U.S. Rep. George Miller, D-Martinez, will stay involved in the closure process to make sure the community benefits, as he did with Mare Island in Vallejo, wrote Daniel Weiss, Miller's chief of staff, in an e-mail.
On the other hand, the city still creates zoning laws. So even if the Navy auctioned off the whole property, city zoning would still define those 2,300 acres as open space.
That would set the stage for negotiations with developers. At the El Toro base, Lennar bought the whole 3,718 acres, but it gave 1,300 of those acres and millions of dollars to Irvine for a park in exchange for rights to develop the rest of the base.
Subject to change
Nothing has yet been decided. Federal laws on base closure can change with actions of Congress — as they did in December — and preferences in the military can shift as presidential administrations change.
In the 1990s, when the Alameda Naval Air Station closed, the military often just gave land away to local cities, leaving the cities with more cleanup responsibility. Then, in the last decade, the public auction came into favor.

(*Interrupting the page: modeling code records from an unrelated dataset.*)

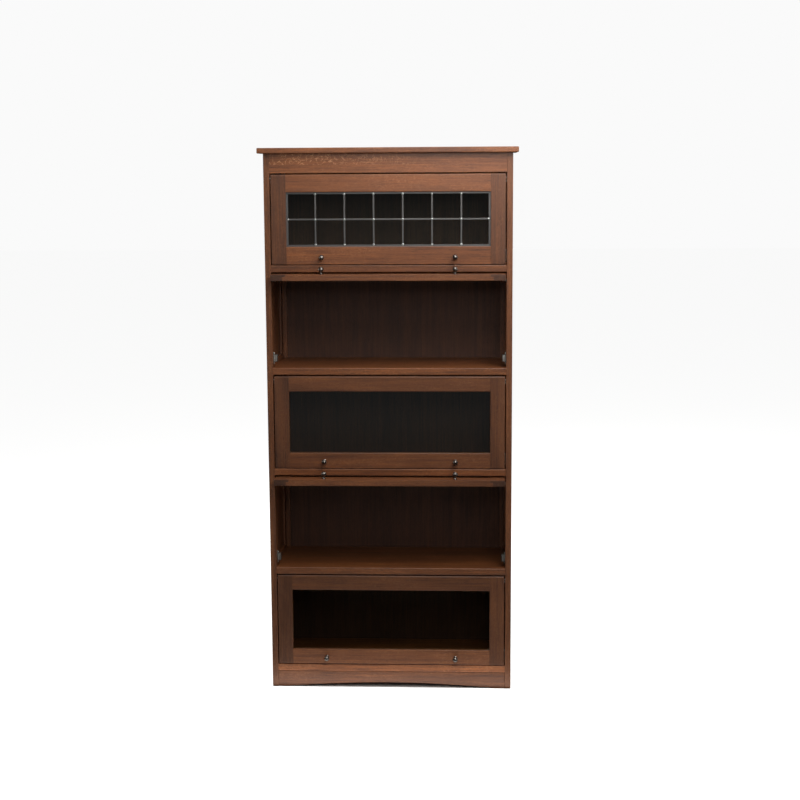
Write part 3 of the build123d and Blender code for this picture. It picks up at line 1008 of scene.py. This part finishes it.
def make_door(tier):
    door = door_shape(tier)
    name = door["name"]
    sight_half = door["glass_half"] - rabbet_width + glass_play
    sight_low = door["glass_z"][0] + rabbet_width - glass_play
    sight_high = door["glass_z"][1] - rabbet_width + glass_play
    stiles = [make_stile(door, side, sight_half, (sight_low, sight_high)) for side in (-1, 1)]
    door_piece(door, joined(f"{name}_stiles_wood", stiles), "stained_oak", oak, f"{name}_stiles")
    rails = [
        make_door_rail(door, door["bottom"], sight_low, sight_half),
        make_door_rail(door, door["top"], sight_high, sight_half),
    ]
    door_piece(door, joined(f"{name}_rails_wood", rails), "stained_oak", oak, f"{name}_rails")

    lip_rear = door["front"] + front_lip
    if tier == 1:
        glass = make_leaded_light(door, sight_half, sight_low, sight_high)
    else:
        glass = block(
            f"{name}_pane",
            (-door["glass_half"], lip_rear, door["glass_z"][0]),
            (door["glass_half"], lip_rear + glass_thickness, door["glass_z"][1]),
        )
        ease(glass, 0.3 * MM, steps=1)
    door_piece(door, glass, "clear_glass", pane, f"{name}_glass")
    stops = make_stops(door, came_thickness if tier == 1 else glass_thickness)
    stops.name = f"{name}_stops_wood"
    door_piece(door, stops, "stained_oak", oak, f"{name}_stops")

    knobs = []
    for side in (-1, 1):
        seat = Matrix.Translation((side * door["knob_x"], door["front"], door["knob_z"]))
        knobs.append(copied(knob_blank, "knob", seat @ turn_to((0, -1, 0))))
    door_piece(door, joined(f"{name}_knobs_bronze", knobs), "bronze_knob", bronze, f"{name}_knobs")

    pins = []
    for side in (-1, 1):
        radius, length = door["pin_radius"], door["pin_end"] - door["half"] + pin_buried
        profile = [
            (hub, 0), (radius, 0), (radius, length - pin_bevel), (radius - pin_bevel, length), (hub, length),
        ]
        pin = turned("pivot_pin", profile, sides=24)
        inner_end = Matrix.Translation((side * (door["half"] - pin_buried), 0, 0))
        pin.data.transform(inner_end @ turn_to((side, 0, 0)))
        pins.append(pin)
    door_piece(door, joined(f"{name}_pins_steel", pins), "steel", steel, f"{name}_pivot_pins")

    plates = []
    for side in (-1, 1):
        outer = door["strike_x"]
        x_ends = sorted((side * outer, side * (outer - strike_width)))
        z_low, z_high = door["strike_z"]
        plate_back = door["rear"] + strike_thickness
        plate = block("strike", (x_ends[0], door["rear"], z_low), (x_ends[1], plate_back, z_high))
        ease(plate, 2 * MM, lambda e: runs_along(e, Y), steps=4)
        ease(plate, 0.25 * MM, steps=1)
        plates.append(plate)
    door_piece(door, joined(f"{name}_strike_plates", plates), "steel", steel, f"{name}_strikes")


for tier in TIERS:
    make_door(tier)

discard(knob_blank)
discard(pan_head)

# ---------------------------------------------------------------- floor, light and camera
bpy.ops.object.select_all(action="DESELECT")
bpy.ops.mesh.primitive_plane_add(size=60, location=(0, 0, cad_low.z))
floor = bpy.context.object
floor.name = "studio_floor"
# A matt white floor. The camera sees it glow a little, except under the bookcase where the light is cut
# off: the glow is left out there, so that patch is painted shade on top of its real shadow. Mirrors see
# a painted reflection instead of the lit floor, dim near by, so that the panes stay dark, and glowing
# faintly further off.
paper, paper_tree = new_material("pale_studio_floor")
seen = node(paper_tree, "ShaderNodeLightPath")
sheet_colour = {"Base Color": linear("#efeeea"), "Roughness": 0.9, "Specular IOR Level": 0.0}
matt = node(paper_tree, "ShaderNodeBsdfPrincipled", inputs=sheet_colour).outputs[0]
floor_place = node(paper_tree, "ShaderNodeTexCoord").outputs["Object"]
floor_axes = node(paper_tree, "ShaderNodeSeparateXYZ", inputs={0: floor_place}).outputs
toward_viewer = floor_axes["Y"]
sideways = calculate(paper_tree, "ABSOLUTE", floor_axes["X"])
# Painted shade: the glow is left out within the bookcase's footprint.
beside = calculate(paper_tree, "GREATER_THAN", sideways, half_width)
ahead = calculate(paper_tree, "LESS_THAN", toward_viewer, front_y)
behind = calculate(paper_tree, "GREATER_THAN", toward_viewer, cad_high.y)
open_floor = calculate(paper_tree, "ADD", calculate(paper_tree, "ADD", beside, ahead), behind, clamp=True)
lift_strength = calculate(paper_tree, "MULTIPLY", open_floor, 0.87)
lift = node(paper_tree, "ShaderNodeEmission", inputs={"Color": linear("#ffffff"), "Strength": lift_strength})
lifted = node(paper_tree, "ShaderNodeAddShader", inputs={0: matt, 1: lift.outputs[0]}).outputs[0]
# Painted reflection: mirrors see this dim glow, growing further off, instead of the lit floor.
glow_settings = {0: toward_viewer, 1: -2.0, 2: -6.0, 3: 0.0, 4: 0.16}
far_glow = node(paper_tree, "ShaderNodeMapRange", inputs=glow_settings).outputs[0]
dim_settings = {"Color": linear("#f2f0f4"), "Strength": far_glow}
dim = node(paper_tree, "ShaderNodeEmission", inputs=dim_settings).outputs[0]
painted_reflection = node(paper_tree, "ShaderNodeMixShader", inputs={0: seen.outputs["Is Glossy Ray"], 1: matt, 2: dim})
by_camera = node(
    paper_tree, "ShaderNodeMixShader",
    inputs={0: seen.outputs["Is Camera Ray"], 1: painted_reflection.outputs[0], 2: lifted},
)
finish_material(paper_tree, by_camera.outputs[0])
floor.data.materials.append(paper)


def soft_light(name, place, target, size, power, colour="#ffffff"):
    lamp = bpy.data.lights.new(name, "AREA")
    lamp.shape = "RECTANGLE"
    lamp.size, lamp.size_y = size
    lamp.energy = power
    lamp.color = linear(colour)[:3]
    holder = bpy.data.objects.new(name, lamp)
    aim = (Vector(target) - Vector(place)).to_track_quat("-Z", "Y").to_matrix().to_4x4()
    holder.matrix_world = Matrix.Translation(place) @ aim
    holder.visible_camera = False
    bpy.context.scene.collection.objects.link(holder)


soft_light("key", (0.45, -4.3, 2.2), (0, 0, 1.1), (0.3, 0.3), 5)
soft_light("softbox_low", (0.5, -3.2, 2.35), (0, 0, 1.0), (1.6, 0.8), 12)
soft_light("softbox_high", (0.75, -2.3, 3.5), (0, 0, 0.8), (2.0, 1.8), 33)
soft_light("top_right", (1.0, -1.0, 2.7), (0.2, -0.1, 1.8), (0.6, 0.5), 19)
soft_light("near_middle", (0.2, -1.3, 2.25), (0.1, -0.1, 1.8), (0.5, 0.3), 3)
soft_light("edge_strip", (0.1, -0.75, 3.4), (0, -0.15, 0.9), (1.8, 0.3), 15)
soft_light("floor_bounce", (0, -0.2, 0.004), (0, -0.2, 1.0), (0.9, 0.12), 0.6)
soft_light("rear_left", (-1.8, 3.0, 2.2), (0, 0.2, 1.0), (1.4, 1.4), 40)
soft_light("side_left", (-3.0, 0.3, 1.8), (0, 0, 1.0), (1.2, 1.4), 30)
soft_light("side_right", (3.0, 0.3, 1.8), (0, 0, 1.0), (1.2, 1.4), 30)

world = bpy.data.worlds.new("studio")
bpy.context.scene.world = world
world.use_nodes = True
sky = world.node_tree
sky.nodes.clear()
by_eye = node(sky, "ShaderNodeLightPath").outputs["Is Camera Ray"]
backdrop = node(sky, "ShaderNodeBackground", inputs={"Color": linear("#fafafa"), "Strength": 1.0}).outputs[0]
ambient = node(sky, "ShaderNodeBackground", inputs={"Color": linear("#eef0f2"), "Strength": 0.1}).outputs[0]
both = node(sky, "ShaderNodeMixShader", inputs={0: by_eye, 1: ambient, 2: backdrop}).outputs[0]
node(sky, "ShaderNodeOutputWorld", inputs={"Surface": both})
bpy.context.scene.view_settings.view_transform = "Standard"

camera_spot = Vector((0.302, front_y - 5.288, 1.864))
camera_turn_left, camera_tilt_down, camera_roll = 0.0499, 0.1514, -0.006
focal_length_px, picture_px, sensor_mm = 1518.6, 800, 36
camera = bpy.data.cameras.new("camera")
camera.sensor_width = sensor_mm
camera.lens = focal_length_px / picture_px * sensor_mm
holder = bpy.data.objects.new("camera", camera)
bpy.context.scene.collection.objects.link(holder)
holder.matrix_world = (
    Matrix.Translation(camera_spot)
    @ Matrix.Rotation(camera_turn_left, 4, "Z")
    @ Matrix.Rotation(math.pi / 2 - camera_tilt_down, 4, "X")
    @ Matrix.Rotation(camera_roll, 4, "Z")
)
bpy.context.scene.camera = holder
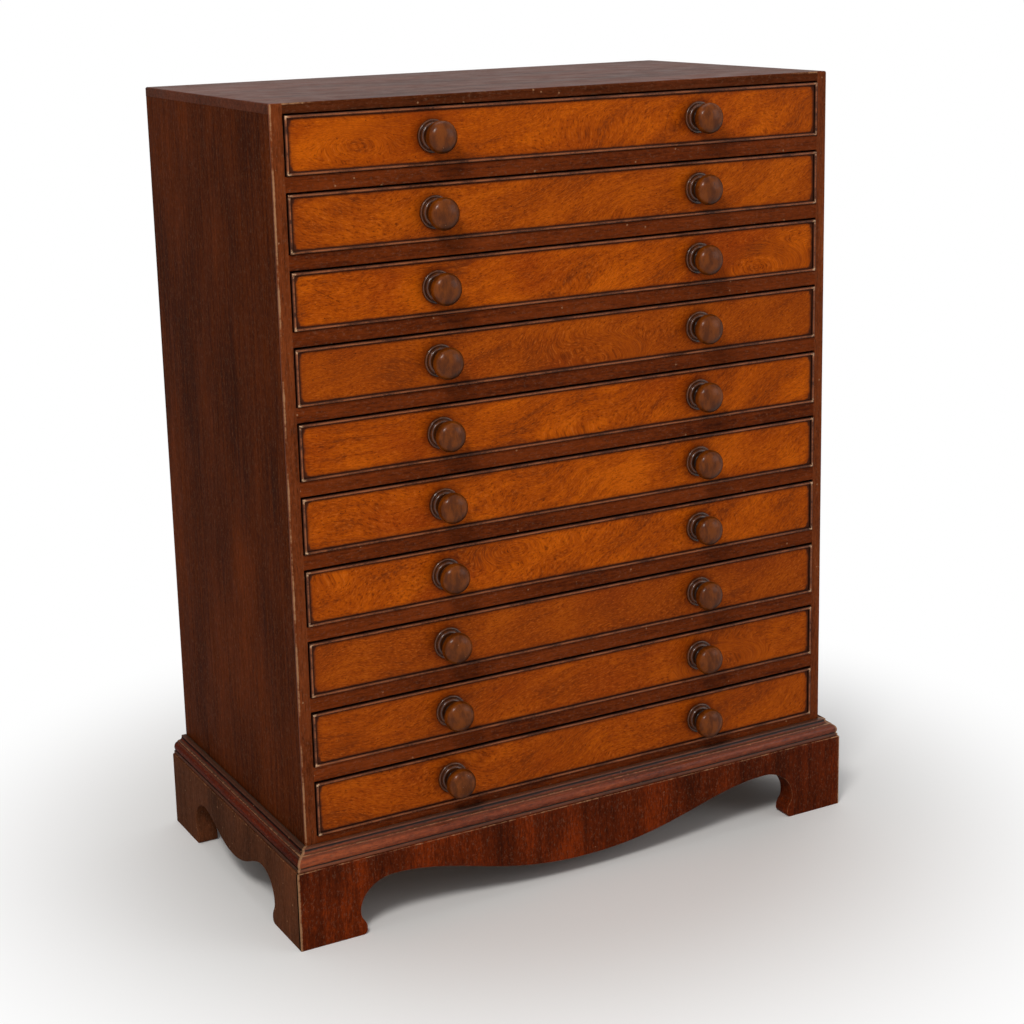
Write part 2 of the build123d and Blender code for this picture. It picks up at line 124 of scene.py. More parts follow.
class Finish:
    """One material: a Principled shader and the nodes that feed it."""

    def __init__(self, name, **constants):
        self.material = bpy.data.materials.new(name)
        self.material.use_nodes = True
        self.tree = self.material.node_tree
        self.shader = self.tree.nodes["Principled BSDF"]
        for socket, value in constants.items():
            self.shader.inputs[socket.replace("_", " ")].default_value = value
        self.place = self.node("ShaderNodeTexCoord", output="Object")
        self.x, self.y, self.z = self.parts(self.place)

    def node(self, kind, settings=None, inputs=None, output=0):
        """Add a node: its settings first, then the values or links of its sockets."""
        made = self.tree.nodes.new(kind)
        for setting, value in (settings or {}).items():
            setattr(made, setting, value)
        for socket, value in (inputs or {}).items():
            if isinstance(value, Tone):
                self.tree.links.new(value.socket, made.inputs[socket])
            else:
                made.inputs[socket].default_value = value
        return Tone(self, made.outputs[output])

    def number(self, operation, *values):
        """A Math node whose first value may be a plain number."""
        return self.node("ShaderNodeMath", {"operation": operation}, dict(enumerate(values)))

    def parts(self, vector):
        """The three numbers of a vector."""
        split = self.node("ShaderNodeSeparateXYZ", None, {0: vector})
        outputs = split.socket.node.outputs
        return tuple(Tone(self, outputs[i]) for i in range(3))

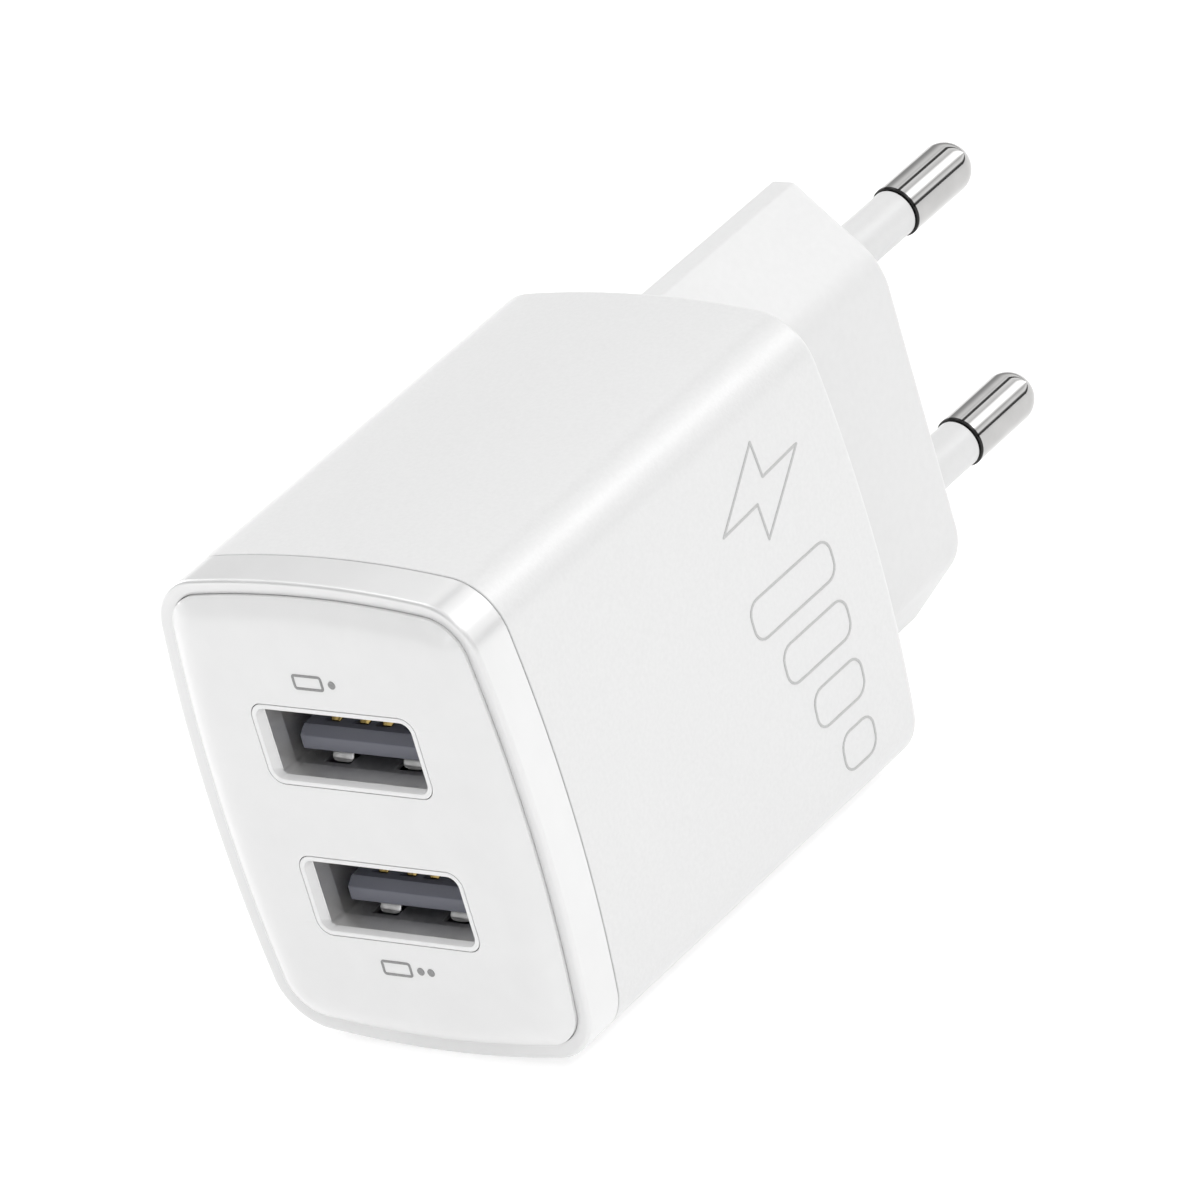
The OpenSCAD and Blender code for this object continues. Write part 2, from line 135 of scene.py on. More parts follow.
# ---------------------------------------------------------------- outlines
def arc(centre, radius, start, end, steps):
    """Points along an arc, angles in radians."""
    return [
        Vector((
            centre[0] + radius * math.cos(start + (end - start) * i / steps),
            centre[1] + radius * math.sin(start + (end - start) * i / steps),
        ))
        for i in range(steps + 1)
    ]


def circle_meet(p, rp, q, rq):
    """The crossing of two circles that lies in the +X +Z quarter."""
    p, q = Vector(p), Vector(q)
    gap = q - p
    d = gap.length
    a = (rp * rp - rq * rq + d * d) / (2 * d)
    h = math.sqrt(rp * rp - a * a)
    u = gap / d
    return p + a * u + h * Vector((-u.y, u.x))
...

But with the December rules change, the Navy again has the option to give land to the city for free or a bargain price.
"Frankly, the city may in fact push the Navy for some parcels to be transferred that way. We just haven't gotten to the point of evaluating or determining if it's a good thing," Wright said. "I don't see the city going down a path where the entire site would move that way, but that could be what the Navy wants to do."
The Associated Press contributed to this story.
IF YOU'RE GOING
* what: Final hearing on the future of the Concord Naval Weapons Station.
* when: 6:30 p.m. Tuesday.
* where: Concord Senior Center, Wisteria Room, 2727 Parkside Circle, Concord.